Your commute gets more expensive. This is the immediate hit. Transportation fuels are directly linked to crude.
Everything you buy gets a bit more expensive. Oil is a primary cost in plastics, fertilizers, synthetic materials, and logistics. Higher diesel prices mean it costs more to truck tomatoes to your grocery store. That cost gets passed on.
Your investments feel it. Energy stocks (XLE) might go up. Airline and transportation stocks often go down. High oil prices can fuel inflation, which makes the Federal Reserve hesitant to cut interest rates, affecting bonds and the broader stock market. If you have a 401(k), OPEC's decisions are in there.
I remember talking to a trucking company owner in 2021. He said, "A $20 oil move isn't a line item on my spreadsheet anymore. It's the difference between running five trucks or three." That's the real-world impact.
Inside an OPEC Meeting: What Really Happens
The media portrays these meetings as a bunch of ministers in suits making pronouncements. Having followed this for years, I can tell you the process is more chaotic and human. The official OPEC meeting is just the final act of weeks, sometimes months, of shuttle diplomacy.
First, the OPEC Secretariat in Vienna, led by the Secretary General (historically Haitham Al-Ghais), crunches the numbers. They analyze market forecasts from the International Energy Agency (IEA) and others, inventory data, and economic indicators. They prepare a "base case" report.

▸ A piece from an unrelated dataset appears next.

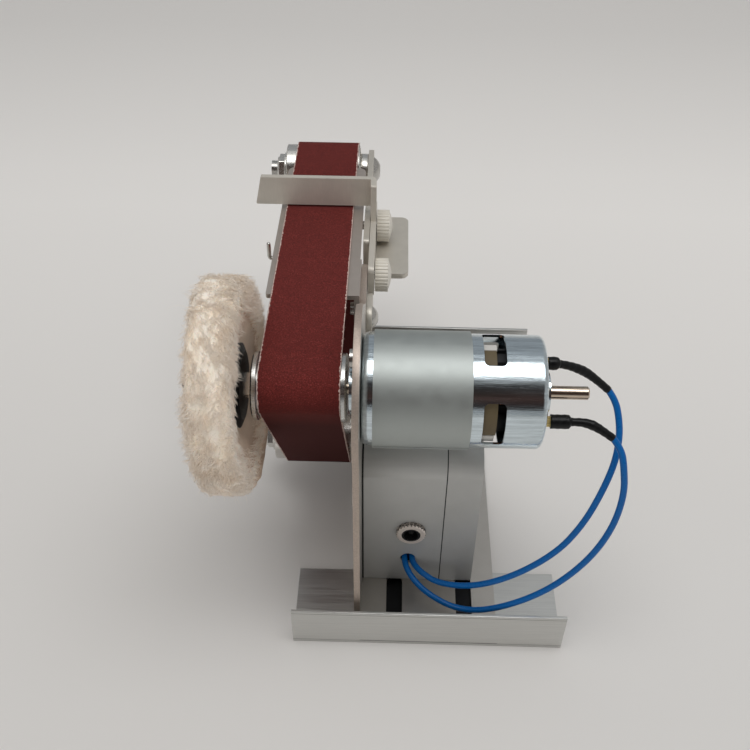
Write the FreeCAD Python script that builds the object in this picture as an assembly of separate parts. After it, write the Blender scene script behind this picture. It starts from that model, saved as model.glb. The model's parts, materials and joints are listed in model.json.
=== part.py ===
"""Mini belt sander: a motor on a bent sheet frame drives an endless belt round three wheels.

Frame: +X to the right along the motor shaft, +Y away from the user, +Z up.
The origin lies on the ground, under the motor axis, at the motor's mounting face.
All sizes are in millimetres.
"""
import FreeCAD
import Part
import math
import os

os.makedirs("parts", exist_ok=True)

# Driving sizes of the layout
motor_axis_z = 120.0
upper_reach = 166.7
run_tilt = 1.9
lower_axis_y = 61.1
lower_axis_z = 30.2
slide_gap = 0.2
running_gap = 0.3
bearing_fit = 0.05

# Belt and wheels
belt_width = 30.0
belt_thickness = 0.9
belt_left = -37.5
wheel_r = 9.3
flange_r = 12.8
flange_thickness = 1.8
roller_left = -43.0
roller_right = -6.8
roller_r = 12.2
roller_wall = 1.2
roller_round = 0.5
bearing_inset = 0.4
bearing_width = 7.0
axle_r = 4.0

# Sheet frame
sheet = 2.5
plate_front_y = -28.0
plate_round_r = 31.0
neck_front_s = 46.0
neck_end_s = 81.3
neck_corner_s = 73.6
neck_top_h = 4.5
neck_bottom_h = -11.0
frame_flange_width = 58.7
frame_back_y = 148.0
rail_height = 12.0
rail_end_r = 3.0
lobe_r = 14.0
lobe_foot = 12.0
lobe_foot_r = 12.0
lobe_shoulder = 10.0
throat_y = 38.0
throat_z = 100.0
throat_r = 12.0
crown_y = 24.0
crown_z = 140.0
crown_r = 6.0
neck_r = 8.0
neck_nose_r = 3.0
slot_left_x = 14.5
slot_right_x = 45.0
slot_width = 7.0
slot_length = 26.0
slot_centre_y = -13.0

# Feet, two aluminium angles
foot_left = -28.5
foot_right = 86.0
foot_depth = 36.5
foot_height = 22.0
foot_web = 2.0
foot_wall = 1.5
front_face_y = -33.0
back_face_y = 152.5
foot_screw_r = 2.0
foot_screw_head_r = 3.8
foot_screw_left_x = 30.0
foot_screw_right_x = 54.0
foot_screw_inset = 20.0
foot_screw_skin = 0.5

# Motor
can_r = 21.0
can_length = 65.8
can_wall = 1.0
can_round = 2.0
can_front_round = 2.8
front_boss_r = 8.75
front_boss_length = 4.5
motor_shaft_r = 2.5
motor_shaft_end = 83.6
shaft_chamfer = 0.5
relief_width = 0.6
relief_depth = 0.2
ring_left = 4.4
ring_length = 34.9
ring_thickness = 0.9
ring_seam = 0.6
ring_seam_angle = 60.0
vent_inset = 14.55
vent_length = 7.9
vent_width = 18.8
vent_round = 1.8
vent_count = 4
vent_turn = 5.0
can_front_wall = 1.5
can_rim = 1.0
can_rim_width = 1.2
boss_skin = 0.8
shaft_clearance = 0.6
cap_thickness = 2.5
rear_boss_r = 7.5
rear_boss_length = 2.8
magnet_left = 6.0
magnet_length = 34.0
magnet_thickness = 3.4
magnet_angle = 140.0
core_r = 15.6
core_left = 9.0
core_gap = 2.5
core_slots = 5
core_slot_width = 2.4
core_slot_depth = 6.0
core_slot_turn = 20.0
winding_r = 13.0
winding_overhang = 5.0
winding_round = 1.5
commutator_r = 5.0
commutator_length = 12.0
commutator_gap = 3.9
commutator_groove = 0.5
motor_bearing_r = 6.5
motor_bearing_width = 4.0
motor_screw_r = 1.95
motor_screw_pitch = 29.0
motor_screw_head_r = 3.6
motor_screw_head_height = 1.8
terminal_offset = 10.7
terminal_width = 4.0
terminal_thickness = 0.8
terminal_reach = 6.6
terminal_depth = 4.0
brush_plate_thickness = 2.0
brush_width = 5.2
brush_height = 11.0
holder_wall = 0.8
holder_height = 9.0
holder_gap = 3.6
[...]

Then, the real work begins behind closed doors. Saudi Energy Minister Prince Abdulaziz bin Salman might call his Russian counterpart Alexander Novak. The UAE's Suhail Al Mazrouei might meet with the Kuwaiti minister. They test the waters. What's your pain threshold? Can your budget handle a cut? What's the latest from your oil fields?
The biggest mistake analysts make is assuming all countries want the same price. They don't.
- Saudi Arabia wants a high, stable price (say, $80-$90) to fund its sovereign wealth fund and mega-projects like NEOM.
- Iran desperately needs any revenue it can get, so it wants the highest price possible, regardless of stability.
- UAE is investing billions to increase its production capacity. They want a decent price, but also the freedom to pump more in the future—they constantly argue for a higher production "baseline."
- Nigeria and Angola (when it was a member) need immediate cash to service debt and pay for imports. Production cuts are excruciating for them.
By the time the ministers gather in Vienna, the broad deal is often already sketched out. The meeting is about finalizing percentages, managing egos, and presenting a united front. The press conference is theater. The real story is in the bilateral meetings in hotel suites the night before.
Navigating the Oil Market as an Individual
You can't control OPEC, but you can understand how to react. Don't try to trade oil futures based on headlines—that's a game for professionals with instant information. Instead, think strategically.
For your budget: When OPEC+ announces a major cut, expect gas prices to rise in 4-8 weeks. It's not instant because it takes time for the lower production to drain inventories. Use that window. If you have a long commute, consider locking in a fixed-price fuel card if available, or just mentally prepare for higher costs.
For your investments: Don't buy an energy ETF the day after a cut is announced. That's usually priced in. Look for the secondary effects. Sustained high oil prices can be a headwind for consumer discretionary stocks (people have less to spend) and a tailwind for energy infrastructure companies (pipelines, storage). It's a complex dance. A simple rule? Don't panic-sell your broad market index funds because of OPEC news. The market digests these moves over time.
The biggest personal hedge? Efficiency. The less oil you personally need, the less OPEC's decisions affect you. A more fuel-efficient car, combining errands, even working from home a day a week—these are small acts that insulate you from their volatility. It sounds trivial, but it's the one variable you control.
Your Top OPEC Questions Answered
Understanding OPEC isn't about memorizing a list. It's about recognizing the push and pull between national interests, the fragile alliances that hold the group together, and the very real chain that links a desert oil field to the price you pay at the pump. They're not all-powerful, but they're far from irrelevant. In a world still hooked on hydrocarbons, they remain the most influential cartel on the planet.
This analysis is based on continuous monitoring of official OPEC communications, secondary sources from agencies like the IEA, and historical market data.